The ambulances and police officers finally arrived, and Brax, the only one of the three downed people still with a pulse, was rushed to the hospital. But Roni wasn’t allowed to leave until she answered every single question her former employer asked of her. It took several hours. And then she was allowed to leave.

By the time she made it to the hospital, Brax was in surgery. She called his family, and they all flew out immediately, but once they arrived it felt as if they were holding a vigil for Brax in that private waiting room. It was just that morbid.

She didn’t realize how much Lady Millicent and Mr. McCrae loved their son until she saw them that day. They were beyond devastation. It got so bad that Lady Millicent passed out, had to be sedated and checked into the hospital herself. Her husband stayed by her side.

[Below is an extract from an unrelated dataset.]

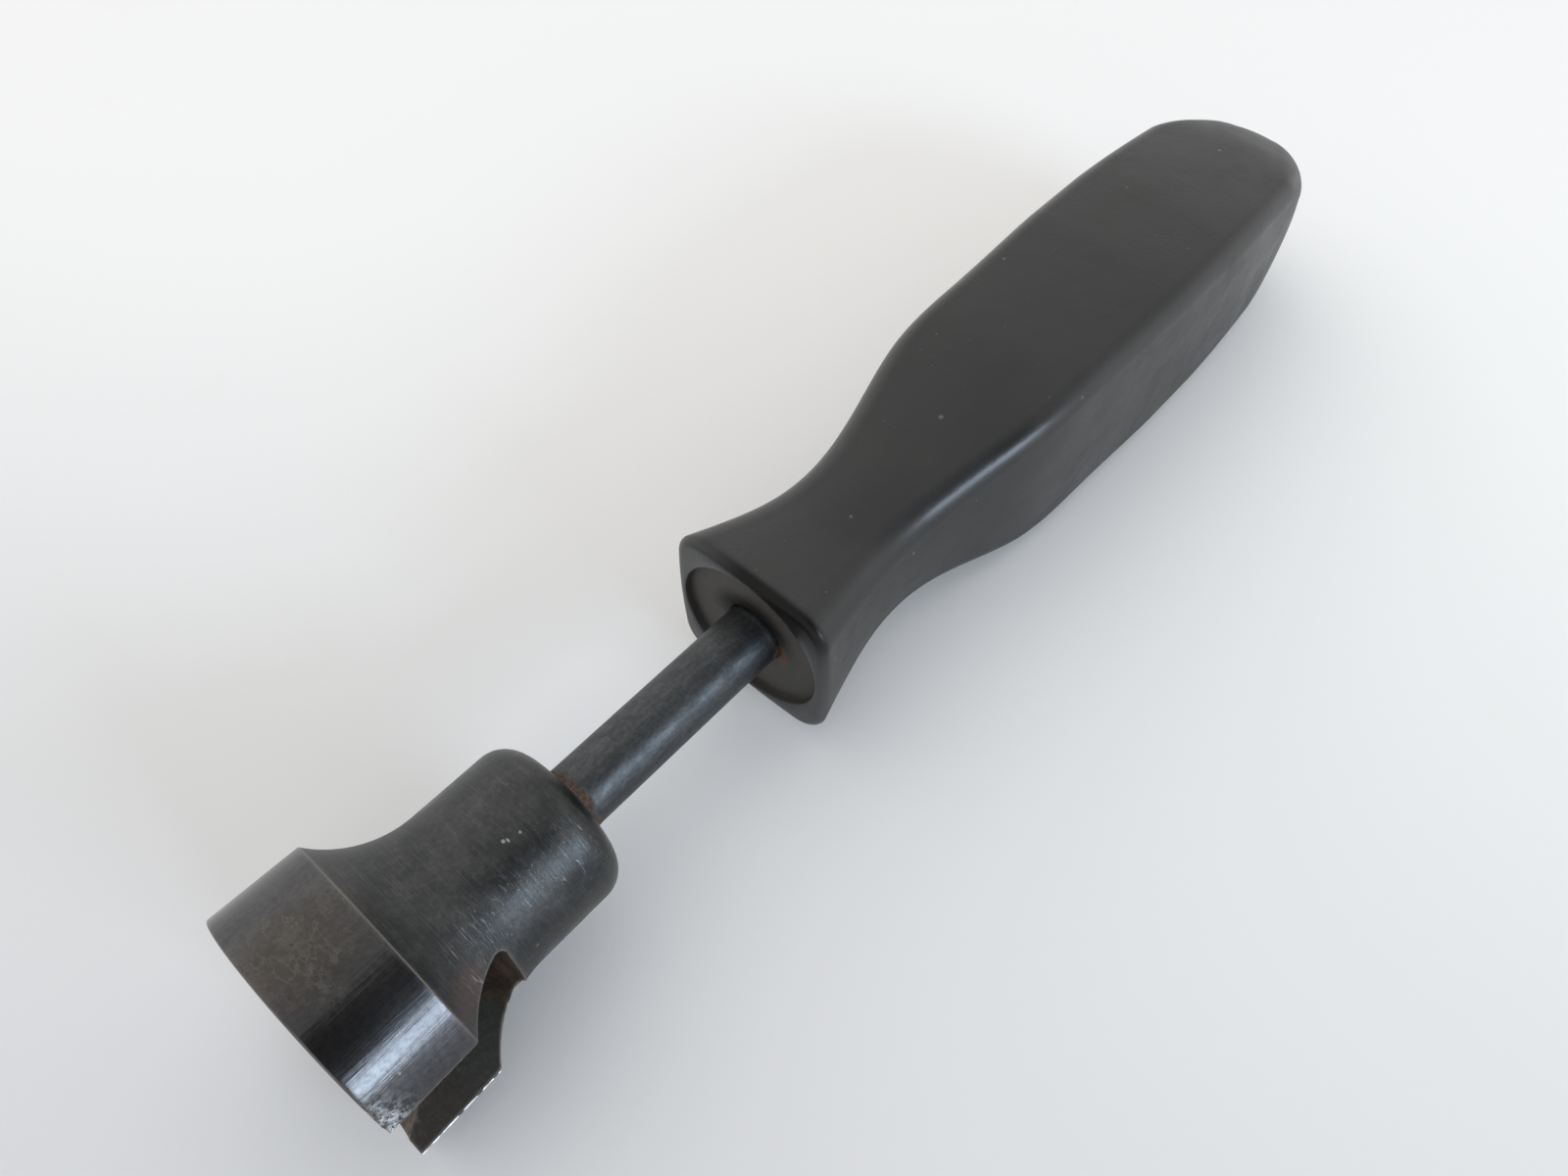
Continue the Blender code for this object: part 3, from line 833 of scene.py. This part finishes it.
def cup_finish():
    material, tree, surface, place, parts = new_finish("worn_cup_steel")
    along = parts[0]
    angle, from_axis, unrolled = unrolled_place(tree, parts, 12.0)
    inside, edge, chewed, cut_side, cone = (
        stored(tree, name) for name in ("inside", "edge_wear_and_sheen", "chewed", "cut_side", "cone")
    )
    on_skirt = between(tree, along, SKIRT_LENGTH + 0.15, SKIRT_LENGTH - 0.15)
    on_body = between(tree, along, 18.0, 21.5)
    lathe = grain(tree, stretched(tree, unrolled, (9.0, 0.16, 0.3)), 1.0, 4.0, 0.65)
    tone = grain(tree, place, 0.33, 5.0, 0.65)
    mottle = grain(tree, place, 1.7, 5.0, 0.72)
    deep = grain(tree, place, 0.9, 5.0, 0.7)

    # dark turned steel, smoother and browner on the skirt
    colour = between(tree, tone, 0.35, 0.7)
    colour = mixed(tree, colour, (0.050, 0.051, 0.052), (0.080, 0.081, 0.080))
    colour = tinted(tree, colour, 0.5, between(tree, lathe, 0.5, 0.75), (0.15, 0.15, 0.153))
    darker = between(tree, mottle, 0.60, 0.40, 0.0, 0.38)
    colour = mixed(tree, darker, colour, (0.036, 0.040, 0.040))
    skirt_steel = between(tree, mottle, 0.38, 0.6)
    skirt_steel = mixed(tree, skirt_steel, (0.068, 0.066, 0.068), (0.088, 0.087, 0.091))
    colour = tinted(tree, colour, 0.85, on_skirt, skirt_steel)
    colour, wisps = pitted_patch(tree, colour, place, along, angle, mottle)
    reddish = blob(tree, along, angle, (12.5, 34.0), 2.2, 9.0)
    colour = tinted(tree, colour, 0.35, reddish, (0.16, 0.10, 0.09))

    # fine scratches round the body, painted bright mostly in the band where the window's light
    # glances off it (a painted highlight), and bright specks and flakes
    across_turning = stretched(tree, unrolled, (3.2, 0.30, 0.1))
    marks = placed(tree, scratches, Place=across_turning, Scale=0.9, Width=0.030, Share=0.8)
    # painted highlight: the scratches are painted brightest in a band round 42 degrees, where the
    # window's highlight falls
    off_highlight_band = calc(tree, "ABSOLUTE", minus(tree, angle, math.radians(42.0)))
    highlight_band = between(tree, off_highlight_band, 0.45, 0.15, 0.18, 1.0)
    lines = times(tree, times(tree, marks["Mask"], highlight_band), between(tree, along, 10.6, 14.0))
    colour = tinted(tree, colour, 0.6, lines, (0.33, 0.345, 0.36))
    dots = placed(tree, specks, Place=place, Scale=0.5, Size=0.11)
    flakes = times(tree, bright_flakes(tree, along, angle), 0.8)
    dots = calc(tree, "MAXIMUM", times(tree, dots["Mask"], 0.3), flakes)
    colour = mixed(tree, dots, colour, (0.42, 0.42, 0.41))

    # bare metal at the worn edges and the chewed corner, with a painted highlight along the ridge,
    # and painted shade with grime in the joint where the shank goes in
    colour = tinted(tree, colour, 0.6, edge, (0.34, 0.31, 0.28))
    chips = times(tree, chewed, between(tree, mottle, 0.42, 0.56))
    colour = mixed(tree, chips, colour, (0.40, 0.41, 0.43))
    # painted shade in the joint round the hole where the shank goes in, darkened brown together
    # with grime
    grime = times(tree, between(tree, from_axis, 6.4, 4.6), between(tree, along, 30.6, 31.6))
    colour = tinted(tree, colour, 0.8, grime, (0.030, 0.022, 0.016))
    wall = cup_inside(tree, along, from_axis, mottle, deep, cone, cut_side)
    colour = mixed(tree, times(tree, inside, minus(tree, 1.0, edge)), colour, wall)
    put(tree, colour, surface.inputs["Base Color"])

    rough = level(tree, on_body, 0.42, 0.30)
    rough = level(tree, between(tree, tone, 0.3, 0.8), rough, 0.50)
    rough = level(tree, on_skirt, rough, level(tree, between(tree, along, 1.0, 9.0), 0.19, 0.26))
    rough = level(tree, wisps, rough, 0.70)
    rough = level(tree, grime, rough, 0.80)
    rough = level(tree, times(tree, edge, 0.8), rough, 0.28)
    rough = level(tree, inside, rough, 0.70)
    put(tree, rough, surface.inputs["Roughness"])
    metal = minus(tree, 1.0, times(tree, inside, 0.6))
    metal = minus(tree, metal, times(tree, wisps, 0.5), clamp=True)
    put(tree, metal, surface.inputs["Metallic"])

    # turning marks on the body, faint streaks along the skirt, then mottle, pits and chipping
    turned = times(tree, plus(tree, lathe, lines), level(tree, on_skirt, 1.0, 0.15))
    streaks = grain(tree, stretched(tree, unrolled, (0.12, 3.0, 0.1)), 1.0, 3.0, 0.6)
    turned = plus(tree, turned, times(tree, times(tree, streaks, on_skirt), 0.5))
    normal = raised(tree, turned, 40.0)
    normal = raised(tree, times(tree, mottle, level(tree, on_skirt, 1.0, 0.10)), 30.0, normal)
    pits = plus(tree, times(tree, wisps, mottle), times(tree, times(tree, inside, deep), 1.5))
    normal = raised(tree, pits, 80.0, normal)
    normal = raised(tree, times(tree, chewed, mottle), 120.0, normal)
    put(tree, normal, surface.inputs["Normal"])
    return material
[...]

JJ sat on one side of Roni and Fredrick sat on the other side of Roni as if they were holding her up. Because she was beyond devastation too. She was barely holding on.

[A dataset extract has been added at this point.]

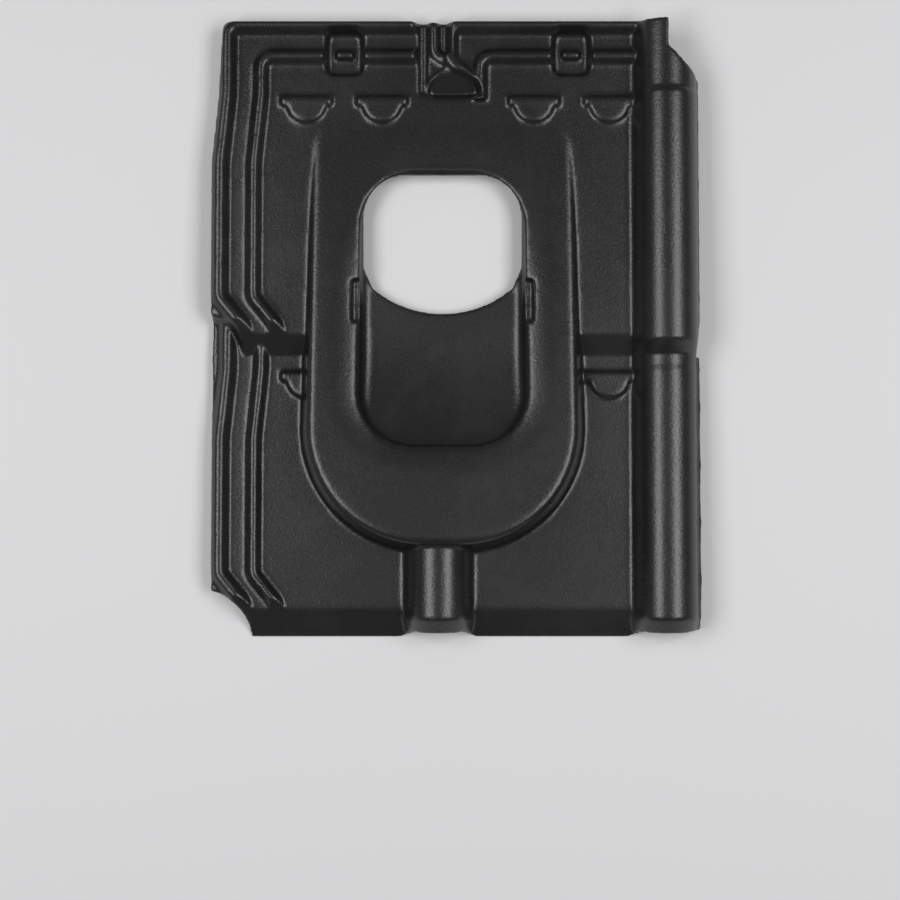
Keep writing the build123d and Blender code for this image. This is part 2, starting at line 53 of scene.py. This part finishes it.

And then the surgeon came into the waiting room and informed the brothers and Roni that Brax was out of surgery and was in recovery. They started to celebrate. He got through surgery. That was a big deal.

But when the surgeon said, in answer to Fredrick’s question, that given the trajectory of that bullet Brax had less than a five percent chance of pulling through, that did it for Roni. She was done.

The last thing she remembered was screaming out, and falling to her knees. She felt hands trying to lift her up. Big, strong hands like JJ’s and Fredrick’s. She heard conversations, as if they were all in her ear, but it was as if everybody was talking all at once and nobody was making any sense. She could not make sense of any of it.

But then she felt lifelessness in her body, as if everything was fading away, and she was hanging there like a dangling doll. Like an object rather than a person. Until her entire world as she knew it became total darkness. Until her entire world as she knew it faded too.

She was later placed in the same room as Lady Millicent, on the insistence of the brothers and Mr. McCrae, so that they could attend to both of them together. As if Veronica Ross, the daughter of the maid and nanny and nothing more than a cop herself, was her equal.

And she was her equal, as Lady Millicent and the entire family would come to realize, in her love for Brax.

They waited on Roni hand and foot with the same zeal as they waited on their matriarch. Not because they were suddenly humble men. But because they knew their beloved son and brother, who despite the enormous odds stacked against him, would still somehow pull through. Because that was what Brax did. And he would be extremely vexed with them had they treated her with any less reverence and respect.

Roni remembered very little of it as she, like Lady Millicent, was heavily sedated.